Alle Eigentümer deutscher Immobilien sind in den lokalen und größtenteils noch nicht vollständig digitalisierten Grundbüchern verzeichnet. Mit Informationen aus den Grundbüchern führen die Liegenschaftskataster der Länder zusätzlich seit vielen Jahren ein digitales Hilfsregister. Auf öffentlichen Druck hat die Berliner Senatsverwaltung die Eigentümerdaten aus diesem Hilfsregister 2021 ausgewertet. Neue Erkenntnisse zu den privaten Großvermietern enthalten die Daten nicht, weil nicht nach Umfang des Immobilienbesitzes, sondern nur nach Rechtsform des Eigentümers unterschieden wurde. Grob gesprochen wissen wir jetzt also wie viele Grundstücke in jedem Berliner Bezirk einer GmbH oder eine GmbH & Co KG gehören, wir wissen aber nicht wie viele Grundstücke der einzelnen GmbH in Berlin oder deutschlandweit gehören und auch der Berliner Senat weiß bis heute nicht, ob die Eigentümer dieser GmbH noch weitere GmbHs besitzen, die ebenfalls Grundstücke in Berlin besitzen.
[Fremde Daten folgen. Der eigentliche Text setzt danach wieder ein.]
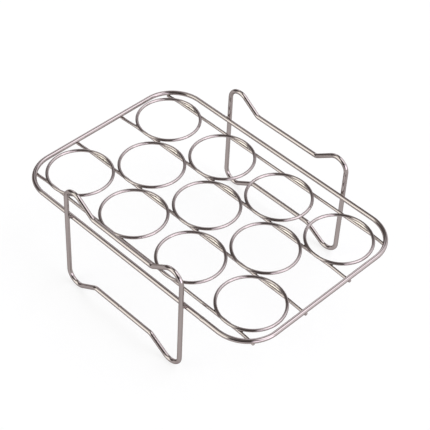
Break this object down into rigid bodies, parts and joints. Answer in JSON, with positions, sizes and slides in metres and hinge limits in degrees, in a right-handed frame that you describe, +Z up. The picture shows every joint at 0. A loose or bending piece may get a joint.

Das liegt daran, dass im Grundbuch nur die direkten „rechtlichen“ Eigentümer verzeichnet sind und die Eigentümer der GmbH in einem anderen – ebenfalls öffentlich verwalteten Register – nämlich dem Handelsregister oder dem Transparenzregister erfasst werden. Erst der russische Angriffskrieg gegen die Ukraine und die weitgehend erfolglose Suche nach dem deutschen Immobilienvermögen der russischen Oligarchen gab 2022 (im sogenannten Sanktionsdurchsetzungsgesetz 2) den Anstoß, die Hilfsregister aus den sechszehn Bundesländern an einer Stelle – nämlich beim Bundesanzeiger Verlag – zusammenzusammeln und mit den Informationen zu den Unternehmenseigentümern – in diesem Fall aus dem Transparenzregister – zu verknüpfen. Dieser Prozess soll wahrscheinlich 2025 abgeschlossen sein. Bisher ist aber nicht geplant, der Öffentlichkeit oder zumindest der Wissenschaft oder dem Berliner Senat Zugriff auf diese Daten zu gewähren. Der bleibt der Polizei vorbehalten.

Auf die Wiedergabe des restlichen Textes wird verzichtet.